Kak-Kodji est environné de tombeaux ; la colline en est presque couverte. La plupart ne sont que des tumuli sans aucun ornement, mais dans l’intérieur des petits bois de chênes et de châtaigniers on découvre souvent des sépultures plus complètes, qui couvrent des restes de mandarins ou de nobles.

Les Coréens ont, comme leurs voisins du Céleste-Empire, un profond respect pour les tombes. Ce respect du repos des morts, qui à la longue absorbe beaucoup de terrain, est doublement méritoire chez un peuple aussi cultivateur. Les travaux des champs semblent en effet très en honneur chez les Coréens. Les fermes sont nombreuses et bien aménagées. J’en vis beaucoup et elles étaient presque toutes disposées de même. Quatre corps de logis en pisé couverts de chaume comprennent une cour carrée, quelquefois entourée d’une véranda sous laquelle des instruments de travail sont à l’abri. Du côté de la porte se trouvent la meule, les instruments d’agriculture et les étables, qui contiennent des bœufs, des ânes et des porcs de race particulière. Le corps de logis du fond est réservé aux maîtres. Il est divisé en deux ou trois pièces par des cloisons de fort papier tendu sur des châssis de bois. Les fenêtres, petites et basses, sont également tendues de papier. La cuisine est située au bout de ce bâtiment ; l’âtre, de grande dimension, est muni de vastes marmites de bronze ; la fumée, au lieu de s’échapper par une cheminée verticale, s’engage dans des conduits horizontaux qui passent sous le sol en terre durcie des appartements et sort par une petite cheminée élevée à l’autre bout du bâtiment. Cette disposition, qui se retrouve dans la province du Pe-tchi-li, constitue un moyen de chauffage économique et assez efficace. Nous eûmes beaucoup à nous en louer, car dès le mois d’octobre les froids atteignirent trois degrés.

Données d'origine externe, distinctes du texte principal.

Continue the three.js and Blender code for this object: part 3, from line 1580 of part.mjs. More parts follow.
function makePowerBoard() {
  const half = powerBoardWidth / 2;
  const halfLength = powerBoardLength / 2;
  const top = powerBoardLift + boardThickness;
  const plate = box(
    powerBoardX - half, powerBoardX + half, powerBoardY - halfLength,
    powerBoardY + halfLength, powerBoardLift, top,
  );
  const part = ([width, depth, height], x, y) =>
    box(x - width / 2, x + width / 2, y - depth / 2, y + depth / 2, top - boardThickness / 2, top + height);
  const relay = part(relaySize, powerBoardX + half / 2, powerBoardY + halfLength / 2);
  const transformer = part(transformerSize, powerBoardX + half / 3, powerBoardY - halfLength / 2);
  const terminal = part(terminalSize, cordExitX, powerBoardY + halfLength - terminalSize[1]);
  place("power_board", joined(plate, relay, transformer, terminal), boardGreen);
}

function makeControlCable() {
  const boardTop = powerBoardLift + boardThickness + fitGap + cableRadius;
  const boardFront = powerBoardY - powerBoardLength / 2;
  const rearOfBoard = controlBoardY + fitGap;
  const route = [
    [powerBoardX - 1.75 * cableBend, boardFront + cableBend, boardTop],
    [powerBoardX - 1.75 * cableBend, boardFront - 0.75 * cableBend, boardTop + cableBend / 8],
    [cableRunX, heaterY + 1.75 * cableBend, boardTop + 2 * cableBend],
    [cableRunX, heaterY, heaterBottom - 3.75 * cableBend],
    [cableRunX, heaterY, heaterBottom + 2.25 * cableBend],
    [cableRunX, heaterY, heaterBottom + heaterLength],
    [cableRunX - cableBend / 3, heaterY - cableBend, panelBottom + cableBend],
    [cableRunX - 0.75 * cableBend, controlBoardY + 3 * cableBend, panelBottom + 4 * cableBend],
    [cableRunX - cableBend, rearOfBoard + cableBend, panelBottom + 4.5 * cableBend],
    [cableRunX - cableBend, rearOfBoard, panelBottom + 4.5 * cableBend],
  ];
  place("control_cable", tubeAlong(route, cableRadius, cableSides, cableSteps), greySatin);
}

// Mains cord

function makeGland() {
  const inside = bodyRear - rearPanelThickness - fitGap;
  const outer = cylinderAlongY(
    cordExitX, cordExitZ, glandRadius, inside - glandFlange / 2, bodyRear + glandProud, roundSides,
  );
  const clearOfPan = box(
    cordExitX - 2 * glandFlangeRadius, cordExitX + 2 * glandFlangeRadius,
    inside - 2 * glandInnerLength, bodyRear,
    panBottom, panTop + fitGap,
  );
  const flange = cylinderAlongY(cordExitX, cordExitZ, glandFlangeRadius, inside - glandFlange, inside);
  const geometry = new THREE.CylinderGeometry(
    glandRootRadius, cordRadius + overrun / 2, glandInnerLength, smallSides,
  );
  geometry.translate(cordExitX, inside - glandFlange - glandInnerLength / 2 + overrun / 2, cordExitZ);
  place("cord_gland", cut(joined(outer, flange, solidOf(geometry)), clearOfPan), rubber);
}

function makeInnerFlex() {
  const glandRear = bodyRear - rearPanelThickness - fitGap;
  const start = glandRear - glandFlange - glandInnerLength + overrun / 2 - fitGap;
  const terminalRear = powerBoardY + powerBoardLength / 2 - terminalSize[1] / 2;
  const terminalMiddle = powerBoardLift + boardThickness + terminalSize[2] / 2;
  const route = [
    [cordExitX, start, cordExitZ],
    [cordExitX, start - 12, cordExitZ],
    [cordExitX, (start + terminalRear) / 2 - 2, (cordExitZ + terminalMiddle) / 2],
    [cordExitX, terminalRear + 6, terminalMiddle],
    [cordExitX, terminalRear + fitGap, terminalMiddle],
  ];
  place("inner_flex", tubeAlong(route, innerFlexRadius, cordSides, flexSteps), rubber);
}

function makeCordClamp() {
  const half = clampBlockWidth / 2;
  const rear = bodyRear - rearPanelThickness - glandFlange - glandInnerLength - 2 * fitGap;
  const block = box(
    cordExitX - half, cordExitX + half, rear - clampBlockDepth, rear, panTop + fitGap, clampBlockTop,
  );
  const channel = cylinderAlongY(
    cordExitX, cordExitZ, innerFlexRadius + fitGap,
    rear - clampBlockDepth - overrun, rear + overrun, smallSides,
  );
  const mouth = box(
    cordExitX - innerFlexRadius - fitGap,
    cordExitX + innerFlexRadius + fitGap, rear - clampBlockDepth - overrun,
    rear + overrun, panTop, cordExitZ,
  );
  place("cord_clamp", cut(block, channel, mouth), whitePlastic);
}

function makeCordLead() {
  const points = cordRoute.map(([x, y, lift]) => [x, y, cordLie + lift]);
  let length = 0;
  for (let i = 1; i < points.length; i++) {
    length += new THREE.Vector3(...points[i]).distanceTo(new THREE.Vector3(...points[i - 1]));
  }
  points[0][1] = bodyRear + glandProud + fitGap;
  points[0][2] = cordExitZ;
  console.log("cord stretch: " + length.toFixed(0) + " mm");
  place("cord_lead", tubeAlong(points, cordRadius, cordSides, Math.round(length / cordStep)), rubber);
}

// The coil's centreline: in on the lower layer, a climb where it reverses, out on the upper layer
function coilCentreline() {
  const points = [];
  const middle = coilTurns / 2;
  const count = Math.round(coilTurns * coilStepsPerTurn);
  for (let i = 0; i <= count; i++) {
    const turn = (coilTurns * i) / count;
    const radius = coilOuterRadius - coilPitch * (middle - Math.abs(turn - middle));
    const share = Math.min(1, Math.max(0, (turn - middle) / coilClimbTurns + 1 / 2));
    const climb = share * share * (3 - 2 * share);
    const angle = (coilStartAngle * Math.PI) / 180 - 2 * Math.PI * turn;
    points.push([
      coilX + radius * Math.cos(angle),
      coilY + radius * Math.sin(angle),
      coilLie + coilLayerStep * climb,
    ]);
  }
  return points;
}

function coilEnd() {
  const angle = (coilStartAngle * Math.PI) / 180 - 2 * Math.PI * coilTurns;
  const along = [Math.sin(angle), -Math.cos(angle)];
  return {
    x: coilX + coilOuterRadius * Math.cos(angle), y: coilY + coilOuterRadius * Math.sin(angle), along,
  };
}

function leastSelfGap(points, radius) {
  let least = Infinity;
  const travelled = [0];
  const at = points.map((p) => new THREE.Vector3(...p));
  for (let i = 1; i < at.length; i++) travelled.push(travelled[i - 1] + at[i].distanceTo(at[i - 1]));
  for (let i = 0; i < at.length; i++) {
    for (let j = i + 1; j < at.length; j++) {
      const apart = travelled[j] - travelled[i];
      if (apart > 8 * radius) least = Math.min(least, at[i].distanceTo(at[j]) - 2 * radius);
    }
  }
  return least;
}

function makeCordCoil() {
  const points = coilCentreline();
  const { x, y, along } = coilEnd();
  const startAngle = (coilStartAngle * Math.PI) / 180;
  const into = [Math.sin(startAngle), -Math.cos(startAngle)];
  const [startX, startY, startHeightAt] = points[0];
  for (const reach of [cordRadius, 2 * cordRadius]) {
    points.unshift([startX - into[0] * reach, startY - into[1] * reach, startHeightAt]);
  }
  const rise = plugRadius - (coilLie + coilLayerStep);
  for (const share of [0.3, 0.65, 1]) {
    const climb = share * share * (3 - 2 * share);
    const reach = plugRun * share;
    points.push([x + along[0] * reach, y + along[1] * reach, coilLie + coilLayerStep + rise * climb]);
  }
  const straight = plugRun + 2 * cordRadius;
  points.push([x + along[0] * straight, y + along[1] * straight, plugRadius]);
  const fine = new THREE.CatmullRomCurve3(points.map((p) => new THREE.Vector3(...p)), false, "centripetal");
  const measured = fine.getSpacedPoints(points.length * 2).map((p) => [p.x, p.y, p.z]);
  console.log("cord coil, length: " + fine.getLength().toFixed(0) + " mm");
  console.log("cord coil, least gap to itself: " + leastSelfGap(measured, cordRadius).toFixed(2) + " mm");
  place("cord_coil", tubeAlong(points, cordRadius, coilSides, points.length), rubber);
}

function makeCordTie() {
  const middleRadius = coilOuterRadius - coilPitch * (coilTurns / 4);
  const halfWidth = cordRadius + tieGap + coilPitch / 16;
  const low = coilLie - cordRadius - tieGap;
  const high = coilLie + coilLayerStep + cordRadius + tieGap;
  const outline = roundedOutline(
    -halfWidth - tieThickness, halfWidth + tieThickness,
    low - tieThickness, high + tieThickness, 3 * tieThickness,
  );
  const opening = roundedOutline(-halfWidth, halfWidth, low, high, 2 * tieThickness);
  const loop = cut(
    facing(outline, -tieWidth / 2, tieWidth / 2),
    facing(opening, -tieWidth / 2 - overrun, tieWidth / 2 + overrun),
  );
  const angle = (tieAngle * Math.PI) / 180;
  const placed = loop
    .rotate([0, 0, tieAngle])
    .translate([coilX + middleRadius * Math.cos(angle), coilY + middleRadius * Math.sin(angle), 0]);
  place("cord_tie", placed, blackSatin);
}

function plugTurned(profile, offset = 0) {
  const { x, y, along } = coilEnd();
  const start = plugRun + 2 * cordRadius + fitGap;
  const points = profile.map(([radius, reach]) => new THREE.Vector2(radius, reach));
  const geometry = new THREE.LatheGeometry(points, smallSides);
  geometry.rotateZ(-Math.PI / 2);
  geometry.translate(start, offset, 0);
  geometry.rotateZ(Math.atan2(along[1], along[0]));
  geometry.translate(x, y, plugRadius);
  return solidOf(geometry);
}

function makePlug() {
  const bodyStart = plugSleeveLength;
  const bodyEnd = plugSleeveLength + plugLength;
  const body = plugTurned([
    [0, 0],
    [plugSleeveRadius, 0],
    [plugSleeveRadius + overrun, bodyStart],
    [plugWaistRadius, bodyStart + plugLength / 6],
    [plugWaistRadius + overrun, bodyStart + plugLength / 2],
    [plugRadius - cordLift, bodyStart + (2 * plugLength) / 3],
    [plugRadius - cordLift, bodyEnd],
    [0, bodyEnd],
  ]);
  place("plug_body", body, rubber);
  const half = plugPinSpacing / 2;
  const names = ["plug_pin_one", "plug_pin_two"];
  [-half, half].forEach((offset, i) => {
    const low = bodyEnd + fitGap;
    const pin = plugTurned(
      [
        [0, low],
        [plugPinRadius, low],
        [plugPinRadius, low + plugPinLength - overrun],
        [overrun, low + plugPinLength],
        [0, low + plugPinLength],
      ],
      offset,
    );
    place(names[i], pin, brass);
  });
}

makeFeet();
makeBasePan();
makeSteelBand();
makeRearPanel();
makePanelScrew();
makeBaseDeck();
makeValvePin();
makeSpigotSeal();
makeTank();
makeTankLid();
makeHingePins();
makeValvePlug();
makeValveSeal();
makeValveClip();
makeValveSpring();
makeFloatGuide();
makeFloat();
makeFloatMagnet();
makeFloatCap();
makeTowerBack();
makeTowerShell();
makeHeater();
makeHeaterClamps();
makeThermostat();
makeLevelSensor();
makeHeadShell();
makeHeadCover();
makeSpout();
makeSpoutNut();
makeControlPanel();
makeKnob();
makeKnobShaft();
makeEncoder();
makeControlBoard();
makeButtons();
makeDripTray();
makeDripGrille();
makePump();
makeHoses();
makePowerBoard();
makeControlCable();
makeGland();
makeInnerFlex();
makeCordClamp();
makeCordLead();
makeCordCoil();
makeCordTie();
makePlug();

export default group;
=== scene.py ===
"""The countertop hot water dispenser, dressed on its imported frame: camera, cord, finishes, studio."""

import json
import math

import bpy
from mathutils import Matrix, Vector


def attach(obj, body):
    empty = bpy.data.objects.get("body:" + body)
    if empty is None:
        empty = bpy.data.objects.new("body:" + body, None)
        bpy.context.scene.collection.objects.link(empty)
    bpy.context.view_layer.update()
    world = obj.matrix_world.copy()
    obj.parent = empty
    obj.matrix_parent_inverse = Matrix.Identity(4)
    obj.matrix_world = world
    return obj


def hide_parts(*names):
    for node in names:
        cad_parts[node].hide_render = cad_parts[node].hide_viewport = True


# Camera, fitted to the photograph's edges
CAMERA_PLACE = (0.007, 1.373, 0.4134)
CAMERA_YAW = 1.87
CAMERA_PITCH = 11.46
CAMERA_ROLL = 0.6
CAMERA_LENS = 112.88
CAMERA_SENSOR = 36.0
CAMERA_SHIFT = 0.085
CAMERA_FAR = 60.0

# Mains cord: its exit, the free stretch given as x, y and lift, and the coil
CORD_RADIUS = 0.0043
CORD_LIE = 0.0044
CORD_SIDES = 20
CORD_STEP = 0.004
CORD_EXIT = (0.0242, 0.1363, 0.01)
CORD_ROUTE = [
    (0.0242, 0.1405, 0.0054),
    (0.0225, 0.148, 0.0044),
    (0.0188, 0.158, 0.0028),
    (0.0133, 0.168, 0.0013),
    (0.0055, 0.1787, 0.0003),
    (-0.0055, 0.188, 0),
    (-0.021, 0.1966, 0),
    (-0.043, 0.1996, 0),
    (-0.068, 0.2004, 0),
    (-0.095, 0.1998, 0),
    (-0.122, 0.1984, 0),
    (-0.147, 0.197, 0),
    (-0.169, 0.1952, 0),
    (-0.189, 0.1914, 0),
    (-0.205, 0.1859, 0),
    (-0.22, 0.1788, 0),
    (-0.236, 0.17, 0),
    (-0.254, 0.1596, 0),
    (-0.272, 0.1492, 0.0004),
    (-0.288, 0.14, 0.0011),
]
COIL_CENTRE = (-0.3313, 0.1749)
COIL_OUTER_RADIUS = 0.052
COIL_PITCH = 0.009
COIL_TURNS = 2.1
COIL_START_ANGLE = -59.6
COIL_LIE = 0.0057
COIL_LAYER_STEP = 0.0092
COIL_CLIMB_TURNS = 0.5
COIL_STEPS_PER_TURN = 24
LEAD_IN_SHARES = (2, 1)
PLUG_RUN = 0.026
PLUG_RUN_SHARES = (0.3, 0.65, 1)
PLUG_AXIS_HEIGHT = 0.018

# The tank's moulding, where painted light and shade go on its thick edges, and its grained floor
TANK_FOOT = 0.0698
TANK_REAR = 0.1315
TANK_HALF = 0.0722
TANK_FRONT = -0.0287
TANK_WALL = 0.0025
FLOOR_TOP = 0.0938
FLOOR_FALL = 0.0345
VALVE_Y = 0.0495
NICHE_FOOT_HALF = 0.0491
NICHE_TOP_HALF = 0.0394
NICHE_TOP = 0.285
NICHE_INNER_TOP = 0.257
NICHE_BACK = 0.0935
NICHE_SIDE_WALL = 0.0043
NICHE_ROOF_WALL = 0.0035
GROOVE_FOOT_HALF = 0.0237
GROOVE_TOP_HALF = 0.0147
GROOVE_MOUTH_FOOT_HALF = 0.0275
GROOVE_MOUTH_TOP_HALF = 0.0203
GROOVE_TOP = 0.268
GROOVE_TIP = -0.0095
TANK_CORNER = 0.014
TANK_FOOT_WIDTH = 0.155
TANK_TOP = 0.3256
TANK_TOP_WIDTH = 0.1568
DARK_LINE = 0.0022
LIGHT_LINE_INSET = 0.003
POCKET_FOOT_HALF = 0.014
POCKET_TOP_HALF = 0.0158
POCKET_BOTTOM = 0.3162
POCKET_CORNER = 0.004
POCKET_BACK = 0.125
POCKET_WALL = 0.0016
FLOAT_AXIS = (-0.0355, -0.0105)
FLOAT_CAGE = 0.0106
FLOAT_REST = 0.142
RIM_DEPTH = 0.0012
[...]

Les corps de logis des côtés renferment les récoltes, des provisions et un atelier de tissage. Souvent, une seconde cour entourée d’un mur contient de très-grands vases de faïence remplis de diverses provisions, parmi lesquelles nous signalerons particulièrement des choux et des navets ayant subi un commencement de fermentation. Les Coréens, qui, comme la plupart des peuples orientaux, se nourrissent principalement de riz cuit à l’eau, éprouvent le besoin de relever cette nourriture fade par des aliments fermentés et des condiments très-forts ; le piment est l’objet d’une grande consommation. L’huile de colza, qui se trouve en abondance dans toutes les maisons, sert aussi bien à l’éclairage qu’à la préparation des mets, ce qui ne contribue pas à rendre la cuisine coréenne fort attrayante pour des Européens.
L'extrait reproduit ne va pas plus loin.